The political crisis in Yemen is hurling West Asia precariously close toward a wider regional conflict, which many observers had warned might emanate from the unrest triggered by the so-called Arab Spring.

Several countries of the region are now getting involved in the crisis following Saudi Arabia’s launch of the offensive called “Operation Decisive Storm”. In addition to the five GCC allies of Saudi Arabia, Egypt, Jordan and even Sudan have extended military support to Riyadh’s campaign to reverse the Houthis takeover of government in Sanaa.

Even Turkish President Recept Tayyep Erdogan has denounced Iran as a source of “annoyance”. But perhaps the biggest surprise has been the reported inclusion of Pakistan (which has a substantial Shiite population) in this pro-Sunni alliance.

Saudi Arabia accuses Iran for funding and arming the Shiite-Houthi insurgency in Yemen, which took over the Yemeni capital, Sanaa, a few months ago.

The cause for the recent Saudi intervention has been the advance of Houthi forces to Yemen’s port city of Aden, where the country’s president Abed-Rabbo Mansour Hadi is residing after his ouster.

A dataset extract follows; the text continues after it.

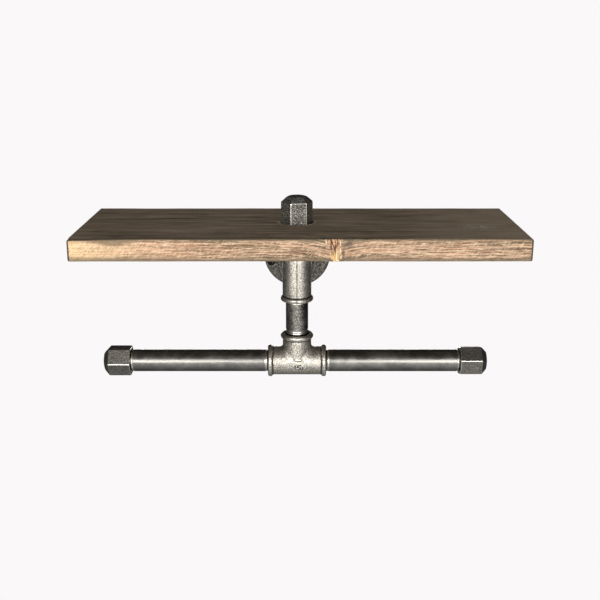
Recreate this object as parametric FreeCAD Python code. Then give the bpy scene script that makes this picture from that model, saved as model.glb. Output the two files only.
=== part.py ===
import FreeCAD, Part
import math
import os

# A wall shelf carried by one length of half-inch threaded iron pipe, with a T-bar
# below it whose two arms each take a roll.
#
# Frame: the origin is the centre of the wall flange's back face, on the wall.
# +X is to the right, +Y points into the wall and +Z is up, all in millimetres.

# --- shelf board -----------------------------------------------------------------
board_length = 400.0
board_depth = 144.0
board_thickness = 19.5
board_offset = 3.0           # middle of the board, to the right of the pipe
board_back_gap = 0.5         # the board's back edge stands clear of the flange's plate
board_edge_radius = 1.6
hole_play = 1.2              # the board's hole is wider than the pipe by this much

# --- half-inch pipe and its thread ----------------------------------------------
pipe_od = 21.3
pipe_wall = 2.6
thread_pitch = 1.814
thread_height = 1.162        # crest to root, on one side
thread_skim = 0.1725         # taken off the pipe's outside before the thread is cut
thread_gap = 0.05            # radial play between a screwed end and its socket
thread_showing = 2.6         # thread left outside a fitting when it is tight
pipe_end_chamfer = 0.8

# --- screwed lengths ------------------------------------------------------------
wall_nipple_showing = 30.0
riser_showing = 33.0
arm_length = 152.4           # both arms are cut to the same length
nipple_engaged = 13.0
left_arm_engaged = 10.0      # the left arm is screwed in less than the right one
right_arm_engaged = 11.6

# --- tees -----------------------------------------------------------------------
tee_reach = 28.0             # centre to the face of each mouth
run_wall = 3.2               # walls are measured outside the thread's crests
outlet_wall = 3.0
bead_wall = 5.0
tee_crotch_radius = 3.4
bead_width = 4.4
bead_rounding = 1.7
bead_root = 1.0              # how far the bead's ring reaches into the tee's wall
thread_depth = 15.0          # threaded depth of every socket
mouth_chamfer = 1.6

# --- caps -----------------------------------------------------------------------
cap_wall = 2.5               # at the middle of a flat
cap_hexagon_length = 20.8
cap_length = 26.6
cap_slope = 44.5             # degrees, between the sloping facets and the end plane
cap_crown_radius = 40.0
cap_bore_depth = 19.5
cap_bite = 1.3               # the top cap is tightened until it sinks this far into the wood
cap_seat_play = 0.4          # round the corners of the cap, where they turned in the wood
top_cap_turn = 7.6           # degrees each cap stopped at when it came up tight
left_cap_turn = 32.0
right_cap_turn = 14.0

# --- wall flange ----------------------------------------------------------------
flange_od = 67.0
flange_plate = 6.0
flange_height = 18.0
flange_rim_rounding = 1.5
hub_wall = 5.0
hub_root_wall = 6.5
hub_root_radius = 4.0
hub_rim_rounding = 1.2
screw_circle = 54.0
screw_count = 4
screw_hole = 5.0
screw_sink = 9.0
first_screw_angle = 16.0     # degrees from +X

# --- directions and the places that follow from the sizes above ------------------
RIGHT = FreeCAD.Vector(1, 0, 0)
LEFT = FreeCAD.Vector(-1, 0, 0)
TO_WALL = FreeCAD.Vector(0, 1, 0)
FROM_WALL = FreeCAD.Vector(0, -1, 0)
UP = FreeCAD.Vector(0, 0, 1)
DOWN = FreeCAD.Vector(0, 0, -1)

pipe_bore = pipe_od - 2 * pipe_wall
thread_major = pipe_od - 2 * thread_skim
thread_minor = thread_major - 2 * thread_height
tee_run_od = thread_major + 2 * run_wall
tee_outlet_od = thread_major + 2 * outlet_wall
bead_od = thread_major + 2 * bead_wall
hub_od = thread_major + 2 * hub_wall
hub_root_od = thread_major + 2 * hub_root_wall
cap_across_flats = thread_major + 2 * cap_wall
cap_corner_radius = cap_across_flats / 2 / math.cos(math.pi / 6)

pipe_y = -(flange_height + wall_nipple_showing + tee_reach)
board_bottom = tee_reach
board_top = board_bottom + board_thickness
board_back = -(flange_plate + board_back_gap)
lower_tee_z = -(tee_reach + riser_showing + tee_reach)
left_arm_showing = arm_length - 2 * left_arm_engaged
right_arm_showing = arm_length - 2 * right_arm_engaged

upper_tee_centre = FreeCAD.Vector(0, pipe_y, 0)
lower_tee_centre = FreeCAD.Vector(0, pipe_y, lower_tee_z)
top_cap_mouth = FreeCAD.Vector(0, pipe_y, board_top - cap_bite)
left_cap_mouth = lower_tee_centre + LEFT * (tee_reach + left_arm_showing)
right_cap_mouth = lower_tee_centre + RIGHT * (tee_reach + right_arm_showing)


def place(shape, start, direction):
    """Stand a shape that was made along +Z at start, along direction."""
    shape.Placement = FreeCAD.Placement(start, FreeCAD.Rotation(UP, direction))
    return shape


def turned(corners, start, direction):
    """Turn an outline of (radius, height, rounding) corners into a solid about its axis."""
    points = [FreeCAD.Vector(radius, 0, height) for radius, height, rounding in corners]
    edges = []
    arc_ends = []
    for index, (radius, height, rounding) in enumerate(corners):
        corner = points[index]
        if rounding == 0:
            arc_ends.append((corner, corner, None))
            continue
        to_last = (points[index - 1] - corner).normalize()
        to_next = (points[(index + 1) % len(points)] - corner).normalize()
        half_angle = to_last.getAngle(to_next) / 2
        inward = (to_last + to_next).normalize()
        setback = rounding / math.tan(half_angle)
        middle = corner + inward * (rounding / math.sin(half_angle) - rounding)
        arc_ends.append((corner + to_last * setback, corner + to_next * setback, middle))
    for index, (arc_start, arc_end, middle) in enumerate(arc_ends):
        if middle is not None:
            edges.append(Part.Arc(arc_start, middle, arc_end).toShape())
        next_start = arc_ends[(index + 1) % len(arc_ends)][0]
        if arc_end.distanceToPoint(next_start) > 0.001:
            edges.append(Part.LineSegment(arc_end, next_start).toShape())
    face = Part.Face(Part.Wire(edges))
    solid = face.revolve(FreeCAD.Vector(0, 0, 0), UP, 360)
    return place(solid, start, direction)


def thread_outline(first, last, offset):
    """Corners of the ring-shaped thread between two heights, from the mouth at height 0.

    Roots and crests stand at fixed steps of half a pitch from the mouth, so a pipe's
    thread and its socket's thread always mesh. The offset moves the whole flank in or out.
    """
    half_pitch = thread_pitch / 2
    step = math.ceil(first / half_pitch)
    corners = []
    while step * half_pitch < last:
        crest = step % 2 == 0
        radius = (thread_major if crest else thread_minor) / 2 + offset
        corners.append((radius, step * half_pitch, 0))
        step = step + 1
    return corners


def pipe_end(height, inward, engaged):
    """Outline of one threaded pipe end; height is the mouth of the fitting it enters."""
    end_radius = thread_minor / 2 - thread_gap
    thread = thread_outline(-thread_showing, engaged - pipe_end_chamfer, -thread_gap)
    corners = [(end_radius - pipe_end_chamfer, height - inward * engaged, 0)]
    corners.append((end_radius, height - inward * (engaged - pipe_end_chamfer), 0))
    for radius, depth, rounding in reversed(thread):
        corners.append((radius, height - inward * depth, rounding))
    root = thread_minor / 2
    run_out = thread_showing + (pipe_od / 2 - root)
    corners.append((root, height + inward * thread_showing, 0))
    corners.append((pipe_od / 2, height + inward * run_out, 0))
    return corners


def pipe(first_mouth, direction, showing, first_engaged, last_engaged):
    """A length of pipe threaded at both ends, between two mouths that are showing apart."""
    first_end = pipe_end(0, 1, first_engaged)
    last_end = pipe_end(showing, -1, last_engaged)
    bore = [(pipe_bore / 2, showing + last_engaged, 0), (pipe_bore / 2, -first_engaged, 0)]
    outline = first_end + list(reversed(last_end)) + bore
    return turned(outline, first_mouth, direction)


def socket_cutter(mouth, inward, reach):
    """The space inside a threaded socket, from its mouth to reach, with a chamfered mouth."""
    corners = [(0, 0, 0)] + thread_outline(0, thread_depth, 0)
    corners.append((thread_minor / 2, thread_depth, 0))
    corners.append((thread_minor / 2, reach, 0))
    corners.append((0, reach, 0))
    thread = turned(corners, mouth, inward)
    chamfer_radius = (thread_major + mouth_chamfer) / 2
    chamfer = Part.makeCone(chamfer_radius, thread_minor / 2, mouth_chamfer, mouth, inward)
    return thread.fuse(chamfer)


def bead(mouth, inward):
    """The rounded collar that is cast round a tee's mouth."""
    inner = tee_outlet_od / 2 - bead_root
    corners = [(inner, 0, 0), (bead_od / 2, 0, bead_rounding),
               (bead_od / 2, bead_width, bead_rounding), (inner, bead_width, 0)]
    return turned(corners, mouth, inward)


def tee(centre, run_direction, outlet_direction):
    """A beaded tee: a straight run, one outlet square to it, and three threaded mouths."""
    run_start = centre - run_direction * tee_reach
    run = Part.makeCylinder(tee_run_od / 2, 2 * tee_reach, run_start, run_direction)
    outlet = Part.makeCylinder(tee_outlet_od / 2, tee_reach, centre, outlet_direction)
    body = run.fuse(outlet)
    crotch = [edge for edge in body.Edges if edge.Curve.TypeId == "Part::GeomBSplineCurve"]
    body = body.makeFillet(tee_crotch_radius, crotch)
    for outward in (run_direction, run_direction * -1, outlet_direction):
        mouth = centre + outward * tee_reach
        body = body.fuse(bead(mouth, outward * -1))
    for outward in (run_direction, run_direction * -1, outlet_direction):
        mouth = centre + outward * tee_reach
        body = body.cut(socket_cutter(mouth, outward * -1, tee_reach))
    return body


def hexagon(across_flats, height, turn):
    """A regular hexagon, square to +Z, whose first corner stands turn degrees from +X."""
    corner_radius = across_flats / 2 / math.cos(math.pi / 6)
    corners = []
    for index in range(7):
        angle = math.radians(turn + 60 * index)
        x = corner_radius * math.cos(angle)
        y = corner_radius * math.sin(angle)
        corners.append(FreeCAD.Vector(x, y, height))
    return Part.makePolygon(corners)


def cap(mouth, outward, turn):
    """A hexagonal cap whose end slopes in on six facets to a low round crown."""
    slope_height = cap_length - cap_hexagon_length
    top_flats = cap_across_flats - 2 * slope_height / math.tan(math.radians(cap_slope))
    base = hexagon(cap_across_flats, 0, turn)
    shoulder = hexagon(cap_across_flats, cap_hexagon_length, turn)
    top = hexagon(top_flats, cap_length, turn)
    prism = Part.makeLoft([base, shoulder], True, True)
    slopes = Part.makeLoft([shoulder, top], True, True)
    crown_centre = FreeCAD.Vector(0, 0, cap_length - cap_crown_radius)
    crown = Part.makeSphere(cap_crown_radius, crown_centre)
    end = slopes.common(crown)
    body = prism.fuse(end).removeSplitter()
    body = place(body, mouth, outward)
    return body.cut(socket_cutter(mouth, outward, cap_bore_depth))


def wall_flange():
    """The round flange: a plate with four sunk screw holes and a threaded hub."""
    corners = [(0, 0, 0), (flange_od / 2, 0, 0),
               (flange_od / 2, flange_plate, flange_rim_rounding),
               (hub_root_od / 2, flange_plate, hub_root_radius),
               (hub_od / 2, flange_height, hub_rim_rounding), (0, flange_height, 0)]
    body = turned(corners, FreeCAD.Vector(0, 0, 0), FROM_WALL)
    mouth = FROM_WALL * flange_height
    body = body.cut(socket_cutter(mouth, TO_WALL, flange_height))
    for index in range(screw_count):
        angle = math.radians(first_screw_angle + 360 / screw_count * index)
        x = screw_circle / 2 * math.cos(angle)
        z = screw_circle / 2 * math.sin(angle)
        back = FreeCAD.Vector(x, 0, z)
        hole = Part.makeCylinder(screw_hole / 2, flange_plate, back, FROM_WALL)
        sink_depth = (screw_sink - screw_hole) / 2
        sink_start = back + FROM_WALL * (flange_plate - sink_depth)
        sink = Part.makeCone(screw_hole / 2, screw_sink / 2, sink_depth, sink_start, FROM_WALL)
        body = body.cut(hole.fuse(sink))
    return body


def shelf_board():
    """The plank, with every edge eased, one hole for the pipe and the dent under the cap."""
    left = board_offset - board_length / 2
    corner = FreeCAD.Vector(left, board_back - board_depth, board_bottom)
    plank = Part.makeBox(board_length, board_depth, board_thickness, corner)
    plank = plank.makeFillet(board_edge_radius, plank.Edges)
    hole_start = FreeCAD.Vector(0, pipe_y, board_bottom)
    hole = Part.makeCylinder((pipe_od + hole_play) / 2, board_thickness, hole_start, UP)
    seat_radius = cap_corner_radius + cap_seat_play
    seat = Part.makeCylinder(seat_radius, cap_bite, top_cap_mouth, UP)
    return plank.cut(hole).cut(seat)


nodes = {
    "shelf_board": shelf_board(),
    "wall_flange": wall_flange(),
    "wall_nipple": pipe(FROM_WALL * flange_height, FROM_WALL, wall_nipple_showing,
                        nipple_engaged, nipple_engaged),
    "upper_tee": tee(upper_tee_centre, UP, TO_WALL),
    "shelf_nipple": pipe(upper_tee_centre + UP * tee_reach, UP, board_thickness - cap_bite,
                         nipple_engaged, nipple_engaged),
    "top_cap": cap(top_cap_mouth, UP, top_cap_turn),
    "riser_nipple": pipe(upper_tee_centre + DOWN * tee_reach, DOWN, riser_showing,
                         nipple_engaged, nipple_engaged),
    "lower_tee": tee(lower_tee_centre, RIGHT, UP),
    "left_arm_pipe": pipe(lower_tee_centre + LEFT * tee_reach, LEFT, left_arm_showing,
                          left_arm_engaged, left_arm_engaged),
    "right_arm_pipe": pipe(lower_tee_centre + RIGHT * tee_reach, RIGHT, right_arm_showing,
                           right_arm_engaged, right_arm_engaged),
    "left_cap": cap(left_cap_mouth, LEFT, left_cap_turn),
    "right_cap": cap(right_cap_mouth, RIGHT, right_cap_turn),
}

os.makedirs("parts", exist_ok=True)
for name, shape in nodes.items():
    solid = shape.Solids[0]
    solid.exportStep("parts/" + name + ".step")
    print(name, len(shape.Solids), solid.isValid(), round(solid.Volume, 1))
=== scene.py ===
import itertools
import math

import bpy
import numpy as np
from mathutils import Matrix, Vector


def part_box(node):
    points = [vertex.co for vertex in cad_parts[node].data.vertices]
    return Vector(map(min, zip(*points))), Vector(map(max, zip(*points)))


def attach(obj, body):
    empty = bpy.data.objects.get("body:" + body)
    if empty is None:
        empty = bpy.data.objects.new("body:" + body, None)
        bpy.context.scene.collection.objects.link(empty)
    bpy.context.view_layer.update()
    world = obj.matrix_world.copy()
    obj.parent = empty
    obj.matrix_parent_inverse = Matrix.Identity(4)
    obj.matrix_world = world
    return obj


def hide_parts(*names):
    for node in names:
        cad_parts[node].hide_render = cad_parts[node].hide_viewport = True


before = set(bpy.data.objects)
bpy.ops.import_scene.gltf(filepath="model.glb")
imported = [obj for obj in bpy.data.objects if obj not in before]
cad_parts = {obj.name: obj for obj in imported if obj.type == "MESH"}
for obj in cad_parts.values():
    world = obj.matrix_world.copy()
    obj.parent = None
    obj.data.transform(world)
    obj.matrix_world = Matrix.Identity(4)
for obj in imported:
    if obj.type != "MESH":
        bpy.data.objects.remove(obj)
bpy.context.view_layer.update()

# ---------------------------------------------------------------------------------------
# Shelf board. A short plank of planed pine, sawn to length, its edges eased by hand with
# sandpaper, then wiped with a dark stain that the front edge took only lightly. It is bored
# for the pipe and clamped between the tee below and the cap above, which has sunk into it.
# ---------------------------------------------------------------------------------------
MM = 0.001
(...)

This non-UN backed multilateral military action launched by the Saudi government has received US support, wich is ostenbly aimed at reducing growing Iranian influence in the neighborhood  of Saudi Arabia.

The Houthis are of the Zaidi sect in Shiite Islam, who had risen up against former Yemeni president Abdullah Saleh and after his ouster felt left out in the transitional government that followed his rule. Thus, the failure of the transitional government, instituted by mediation of Gulf states, in meeting Houthi aspirations then reignited the insurgency.

The Houthi insurgency is not the only cause of concern in Yemen. Al-Qaeda in the Arabian Peninsula (AQIP) has started its insurgency in southeast of the country in league with another Sunni extremist group, the Ansar Al-Sharia.

The threat of war has raised concerns over the security of oil supplies through the Bab al-Mandab shipping lane. More than 3.4 million barrels of oil per day is said to pass through Bab el-Mandeb.

In addition, if Iran decides to intervene in the conflict then there are fears that a wider sectarian conflagration between Sunnis and Shiites would engulf the region, with unforeseen consequences for global security.